Like actors in a play, it is not our physical body that creates our “character” within society. Through costumes, make-up, the tone of voice and quality of the movements, each of us perform a role (man, woman) that changes in different scenes (single, married, wife, son, etc). If we follow the script we get to play the Goody (a Real Man, a Respectable Woman etc). If we don’t, we are left with the Villain or the Misfit (the Pervert, the Spinster etc).

But what if we wanted a different plot? What if we threw away stock characters and create a multifaceted role for ourselves? Like Nora says in “Doll’s House”, before all else, before all roles and labels, we are human beings. We have the power to change the script, and make our life an unforgettable show.

LECTURE 3: Gender, Documentary Film-making and Activism

The performance/performativity of gender may sound like an obscure, abstract concept, but its impact is very concrete. How do art and activism can be combined to tackle societal issues in practice?

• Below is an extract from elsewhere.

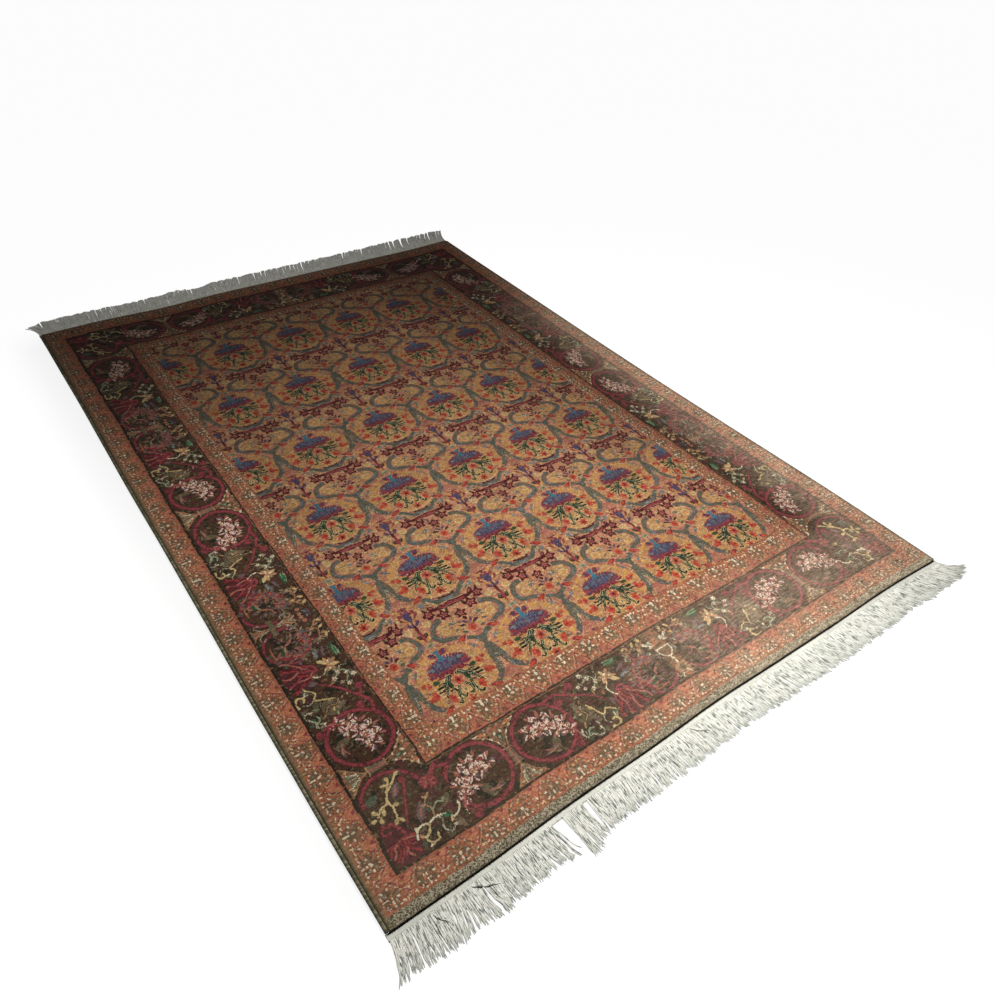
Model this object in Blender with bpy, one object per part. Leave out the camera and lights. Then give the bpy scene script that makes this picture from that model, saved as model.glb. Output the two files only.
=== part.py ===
"""Hand-knotted wool rug with overcast side cords, flat-woven end bands and cotton fringes.

Metres, +Z up. X runs across the rug, +Y along it from the near end to the far end. The origin is the
middle of the pile's flat underside, which lies on the floor at z = 0. Every edge is a little uneven, as
on a rug woven by hand, and every piece follows the same four edge lines.
"""
import bmesh
import bpy
import numpy as np
from mathutils import Vector

# --- driving dimensions -------------------------------------------------------------------------
HALF_WIDTH = 0.850        # nominal, from the middle to an overcast side
HALF_LENGTH = 1.200       # nominal, from the middle to a pile end
PILE_HEIGHT = 0.011       # foundation and pile together
FOUNDATION = 0.0029       # woven ground under the pile, showing only where the pile overhangs it
OVERHANG = 0.0040         # how far the pile leans out over the foundation at the ends
CORD_WIDTH = 0.0070       # overcast side cord
CORD_HEIGHT = 0.0086
BAND_WIDTH = 0.0120       # flat-woven cotton band beyond the pile
BAND_HEIGHT = 0.0026
BAND_TUCK = 0.0030        # part of the overhang that the band reaches in under
BAND_EDGE = 0.0018        # height of the band's outer edge
BAND_ROUND = 0.0012       # how far in from that edge the band reaches its full height
COMB_SPINE = 0.0050       # strip that the fringe's locks leave from
COMB_HEIGHT = 0.0026
MIDDLE_HEIGHT = 0.0023    # a lock's height half way to its tip
TIP_HEIGHT = 0.0018
MIDDLE_SHARE = 0.84       # a lock's width half way to its tip, as a share of its root
TIP_SHARE = 0.58
LOCKS = 72                # locks of yarn in each fringe
SLIT = 0.06               # half the slit between two locks, as a share of a lock's root
LENGTH_SPREAD = (0.93, 1.04)
LEAN_SPREAD = 0.0022
LEAN_BEND = 1.5           # power by which a leaning lock bends away from its root
GAP = 0.0003              # clearance between neighbouring pieces
CORNER = 0.007            # share of an edge taken off at a corner of the pile

# Outward departure of the four edges from the nominal rectangle, in metres. The share runs from the
# near end for the two sides, and from the left side for the two ends.
SHARE = (0.00, 0.12, 0.25, 0.38, 0.50, 0.62, 0.75, 0.88, 1.00)
EDGES = {
    "left": (0.0095, 0.0105, 0.0095, 0.0070, 0.0060, 0.0060, 0.0030, 0.0025, 0.0035),
    "right": (0.0015, 0.0045, 0.0000, -0.0060, -0.0080, -0.0070, -0.0040, -0.0025, 0.0005),
    "near": (-0.0050, -0.0050, -0.0105, -0.0100, -0.0130, -0.0080, -0.0035, -0.0015, 0.0090),
    "far": (0.0050, 0.0080, -0.0020, 0.0060, 0.0040, 0.0030, 0.0015, -0.0010, 0.0090),
}

# How the locks lie, as (share across, length, sideways lean of the tip, curl back of the tip).
NEAR_LOCKS = (
    (0.000, 0.062, -0.018, 0.0), (0.040, 0.070, 0.000, 0.0), (0.075, 0.069, -0.010, 0.0),
    (0.110, 0.070, 0.010, 0.0), (0.160, 0.068, 0.002, 0.0), (0.205, 0.068, 0.012, 0.0),
    (0.232, 0.092, 0.006, 0.0), (0.255, 0.070, 0.010, 0.0), (0.290, 0.068, -0.004, 0.0),
    (0.500, 0.066, 0.004, 0.0), (0.620, 0.069, 0.016, 0.0), (0.750, 0.068, 0.014, 0.0),
    (0.850, 0.066, 0.022, 0.0), (0.900, 0.066, 0.040, 0.0), (0.985, 0.058, 0.052, 0.0),
    (1.000, 0.040, 0.064, 0.0),
)
FAR_LOCKS = (
    (0.000, 0.092, -0.034, 0.30), (0.015, 0.094, 0.000, 0.0), (0.200, 0.093, 0.008, 0.0),
    (0.300, 0.108, 0.010, 0.0), (0.336, 0.084, 0.012, 0.0), (0.380, 0.102, 0.016, 0.0),
    (0.500, 0.104, 0.024, 0.0), (0.700, 0.106, 0.036, 0.0), (0.850, 0.118, 0.040, 0.0),
    (1.000, 0.108, 0.044, 0.0),
)
NEAR_PARTING = (0.216, 0.230)  # bare stretch of the near band, where two locks have been brushed apart

# Stations that all pieces share, so that neighbours stay the same distance apart between them.
ACROSS = np.linspace(-1, 1, LOCKS // 2 + 1)
ALONG = np.linspace(-1, 1, 35)

# The pile's edge from the floor up, as (draw-in at the sides, draw-in at the ends, height).
CORD_ROOM = CORD_WIDTH + GAP
PILE_PROFILE = (
    (CORD_ROOM + 0.0005, OVERHANG, 0.0),
    (CORD_ROOM, OVERHANG, FOUNDATION),
    (CORD_ROOM, 0.0007, 0.0044),
    (CORD_ROOM, 0.0, 0.0066),
    (CORD_ROOM + 0.0008, 0.0015, 0.0093),
    (CORD_ROOM + 0.0040, 0.0052, PILE_HEIGHT),
)

# The cord's section: flat against the pile, flat on the floor and round outside, as (share of its
# width, share of its height).
CORD_SECTION = (
    (0.0, 0.0), (0.62, 0.0), (0.93, 0.18), (1.0, 0.45),
    (0.90, 0.76), (0.62, 0.96), (0.25, 1.0), (0.0, 0.92),
)

# The band's section, as (distance out from the pile's end, height).
BAND_SECTION = (
    (-BAND_TUCK, 0.0), (BAND_WIDTH, 0.0), (BAND_WIDTH, BAND_EDGE),
    (BAND_WIDTH - BAND_ROUND, BAND_HEIGHT), (-BAND_TUCK, BAND_HEIGHT),
)


# --- edge lines ---------------------------------------------------------------------------------
def smooth_edge(rows, stations):
    """Cubic pieces through an edge's rows, with slopes from the neighbours, read at the stations."""
    share = (stations + 1) / 2
    slopes = np.gradient(rows, SHARE)
    k = np.clip(np.searchsorted(SHARE, share, side="right") - 1, 0, len(SHARE) - 2)
    step = np.diff(SHARE)[k]
    u = (share - np.array(SHARE)[k]) / step
    low, high = np.array(rows)[k], np.array(rows)[k + 1]
    levels = (1 + 2 * u) * (1 - u) ** 2 * low + u * u * (3 - 2 * u) * high
    return levels + step * (u * (1 - u) ** 2 * slopes[k] - u * u * (1 - u) * slopes[k + 1])


EDGE_LINES = {
    name: smooth_edge(rows, ALONG if name in ("left", "right") else ACROSS) for name, rows in EDGES.items()
}


def on_rug(s, t, side_inset=0.0, end_inset=0.0):
    """The floor point at s across and t along, each -1 to 1, with both edge pairs drawn in."""
    side = np.interp(t, ALONG, EDGE_LINES["right" if s > 0 else "left"])
    end = np.interp(s, ACROSS, EDGE_LINES["far" if t > 0 else "near"])
    return s * (HALF_WIDTH + side - side_inset), t * (HALF_LENGTH + end - end_inset)


def outline():
    """The (s, t) places once round the rug, anticlockwise, with each corner cut across."""
    across = [-1 + CORNER, *ACROSS[1:-1], 1 - CORNER]
    along = [-1 + CORNER, *ALONG[1:-1], 1 - CORNER]
    return (
        [(s, -1) for s in across]
        + [(1, t) for t in along]
        + [(s, 1) for s in reversed(across)]
        + [(-1, t) for t in reversed(along)]
    )


# --- mesh and material helpers ------------------------------------------------------------------
def material(name, colour, roughness):
    """A plain dyed-yarn finish."""
    made = bpy.data.materials.new(name)
    made.use_nodes = True
    shader = made.node_tree.nodes["Principled BSDF"]
    shader.inputs["Base Color"].default_value = (*colour, 1.0)
    shader.inputs["Roughness"].default_value = roughness
    shader.inputs["Metallic"].default_value = 0.0
    made.diffuse_color = (*colour, 1.0)
    return made


def add_piece(name, mesh, finish):
    """Closes the bmesh into a named object with its faces pointing out."""
    bmesh.ops.recalc_face_normals(mesh, faces=mesh.faces)
    data = bpy.data.meshes.new(name)
    mesh.to_mesh(data)
    mesh.free()
    data.materials.append(finish)
    piece = bpy.data.objects.new(name, data)
    bpy.context.collection.objects.link(piece)
    return piece


def stack_rings(rings):
    """Joins rings of equal length, the first and last of them closed with one face each."""
    mesh = bmesh.new()
    rows = [[mesh.verts.new(point) for point in ring] for ring in rings]
    for low, high in zip(rows, rows[1:]):
        for k in range(len(low)):
            after = (k + 1) % len(low)
            mesh.faces.new((low[k], low[after], high[after], high[k]))
    mesh.faces.new(rows[0])
    mesh.faces.new(rows[-1])
    return mesh


# --- pieces -------------------------------------------------------------------------------------
def pile_body(finish):
    """The knotted wool body: a flat underside, upright sides, ends that overhang, a soft top edge."""
    loop = outline()
    rings = [[(*on_rug(s, t, side, end), z) for s, t in loop] for side, end, z in PILE_PROFILE]
    return add_piece("pile_body", stack_rings(rings), finish)


def side_cord(name, side, finish):
    """A cord overcast with wool along one side: flat against the pile and the floor, round outside."""
    rings = []
    for t in ALONG:
        ring = []
        for out, up in CORD_SECTION:
            x, y = on_rug(side, t, CORD_WIDTH * (1 - out), OVERHANG)
            ring.append((x, y, CORD_HEIGHT * up))
        rings.append(ring)
    return add_piece(name, stack_rings(rings), finish)


def end_band(name, end, finish):
    """The flat-woven cotton band, tucked under the pile's overhang and reaching past it."""
    rings = [[(*on_rug(s, end, 0.0, -out), z) for out, z in BAND_SECTION] for s in ACROSS]
    return add_piece(name, stack_rings(rings), finish)


def lock_row(table, share):
    """Length, lean and curl at a share across, read between the table's rows."""
    columns = np.array(table).T
    return [float(np.interp(share, columns[0], column)) for column in columns[1:]]


def fringe(name, end, table, parting, seed, finish):
    """One comb: a thin spine along the band's outer edge, and a flat lock of yarn for each tooth."""
    chance = np.random.default_rng(seed)
    spine_in = BAND_WIDTH + GAP
    spine_out = spine_in + COMB_SPINE
    edges = np.linspace(0.0, 1.0, LOCKS + 1)
    mesh = bmesh.new()

    def column(share, out, height):
        x, y = on_rug(2 * share - 1, end, 0.0, -out)
        return mesh.verts.new((x, y, 0.0)), mesh.verts.new((x, y, height))

    def station(share):
        """The spine's four corners at one place: inner low, inner high, outer low, outer high."""
        return column(share, spine_in, COMB_HEIGHT) + column(share, spine_out, COMB_HEIGHT)

    def spine_run(a, b):
        mesh.faces.new((a[0], b[0], b[2], a[2]))
        mesh.faces.new((a[1], a[3], b[3], b[1]))
        mesh.faces.new((a[0], a[1], b[1], b[0]))

    def lock(a, b, share):
        """Grows a flat lock from the spine between stations a and b: two stretches, then the tip."""
        length, lean, curl = lock_row(table, share)
        length *= chance.uniform(*LENGTH_SPREAD)
        lean += chance.uniform(-LEAN_SPREAD, LEAN_SPREAD)
        left_low, left_high, right_low, right_high = a[2], a[3], b[2], b[3]
        middle = (left_low.co + right_low.co) / 2
        half = (right_low.co - left_low.co) / 2
        for reach, width, height in ((0.5, MIDDLE_SHARE, MIDDLE_HEIGHT), (1.0, TIP_SHARE, TIP_HEIGHT)):
            outward = end * length * (reach - curl * reach * reach)
            centre = middle + Vector((lean * reach ** LEAN_BEND, outward, 0.0))
            corners = [centre - half * width, centre + half * width]
            next_low = [mesh.verts.new(corner) for corner in corners]
            next_high = [mesh.verts.new(corner + Vector((0, 0, height))) for corner in corners]
            mesh.faces.new((left_low, right_low, next_low[1], next_low[0]))
            mesh.faces.new((left_high, next_high[0], next_high[1], right_high))
            mesh.faces.new((left_low, next_low[0], next_high[0], left_high))
            mesh.faces.new((right_low, right_high, next_high[1], next_low[1]))
            left_low, right_low = next_low
            left_high, right_high = next_high
        mesh.faces.new((left_low, right_low, right_high, left_high))

    slit = SLIT / LOCKS
    last = station(edges[0])
    mesh.faces.new((last[0], last[2], last[3], last[1]))
    for k in range(LOCKS):
        share = (edges[k] + edges[k + 1]) / 2
        after = station(edges[k + 1] - slit)
        spine_run(last, after)
        if parting and parting[0] < share < parting[1]:
            mesh.faces.new((last[2], after[2], after[3], last[3]))
        else:
            lock(last, after, share)
        last = after
        if k < LOCKS - 1:
            after = station(edges[k + 1] + slit)
            spine_run(last, after)
            mesh.faces.new((last[2], after[2], after[3], last[3]))
            last = after
    mesh.faces.new((last[0], last[1], last[3], last[2]))
    return add_piece(name, mesh, finish)


def build():
    """Clears the scene and makes the seven pieces."""
    for old in list(bpy.data.objects):
        bpy.data.objects.remove(old, do_unlink=True)
    wool = material("knotted_wool", (0.180, 0.090, 0.045), 0.90)
    cord = material("overcast_wool", (0.060, 0.058, 0.035), 0.90)
    cotton = material("flat_woven_cotton", (0.640, 0.600, 0.500), 0.85)
    yarn = material("fringe_cotton", (0.620, 0.630, 0.570), 0.80)
    pile_body(wool)
    side_cord("side_cord_left", -1, cord)
    side_cord("side_cord_right", 1, cord)
    end_band("end_band_near", -1, cotton)
    end_band("end_band_far", 1, cotton)
    fringe("fringe_near", -1, NEAR_LOCKS, NEAR_PARTING, 11, yarn)
    fringe("fringe_far", 1, FAR_LOCKS, None, 12, yarn)


build()
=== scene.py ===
# %% [markdown]
# # A hand-knotted rug with a lattice of flowers
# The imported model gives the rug's seven pieces at their real size: the knotted pile, two side
# cords, two flat-woven end bands and two fringes. This lesson dresses each of them. It starts by
# loading that frame.

import math

import bpy
import numpy as np
from mathutils import Matrix, Vector


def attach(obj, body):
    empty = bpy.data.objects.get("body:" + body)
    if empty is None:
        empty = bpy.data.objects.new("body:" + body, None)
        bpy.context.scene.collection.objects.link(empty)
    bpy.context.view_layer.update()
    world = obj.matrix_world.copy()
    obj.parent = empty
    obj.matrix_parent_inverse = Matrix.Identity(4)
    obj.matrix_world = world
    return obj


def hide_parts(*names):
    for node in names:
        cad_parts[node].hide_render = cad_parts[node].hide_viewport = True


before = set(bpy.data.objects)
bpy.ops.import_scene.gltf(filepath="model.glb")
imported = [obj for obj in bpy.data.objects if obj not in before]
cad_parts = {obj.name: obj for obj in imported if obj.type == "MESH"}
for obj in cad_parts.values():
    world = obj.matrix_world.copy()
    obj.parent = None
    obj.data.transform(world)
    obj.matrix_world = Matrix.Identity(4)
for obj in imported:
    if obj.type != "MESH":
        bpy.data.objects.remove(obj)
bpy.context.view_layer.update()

# %% [markdown]
# ## Camera
# The rug lies on the floor and is seen from standing height at its near left corner, a little
# rolled. A camera needs a place and three axes. The axes are written as the way it looks and the
# way its right side points, and the third follows from a cross product, which keeps them square.

# %% Camera
CAMERA_PLACE = Vector((-1.1084, -1.7203, 1.4950))
CAMERA_LOOKS = Vector((0.47804, 0.59364, -0.64736)).normalized()
CAMERA_RIGHT = Vector((0.80675, -0.58819, 0.05636)).normalized()
CAMERA_LENS = 29.22  # mm, on a sensor 36 mm wide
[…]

Leading documentary film maker Fan Popo shares excerpts from his films, his perspective on gender performance, and his experience as LGBTQ+ “artivist”. Follows Q&A session with the participants.

Curator: Fabrizio Massini
Produced by: Ibsen International

TIME & LOCATION:

19th May, 14:00
Location:Bookworm, Beijing
Screening + Talk with Fan Popo

 

About the Lecturer: FAN POPO

Popo Fan is a leading filmmaker and activist based in Beijing who is outspoken for LGBT rights in the field of media production and distribution. Popo graduated from Beijing Film Academy and is the author of the book “Happy Together: Complete Record of a Hundred Queer Films”, the first book on the topic published in mainland China. His films have been shown widely in international film festivals and circulated domestically via the Internet as well as community screenings. His films featured topics such as same-sex marriage (“New Beijing, New Marriage”), transgender (“Be A Woman”), feminism (“The VaChina Monologues”). His trilogy on LGBT families in China (“Chinese Closet”, “Mama Rainbow”, “Papa Rainbow”) had made strong impact in Chinese society.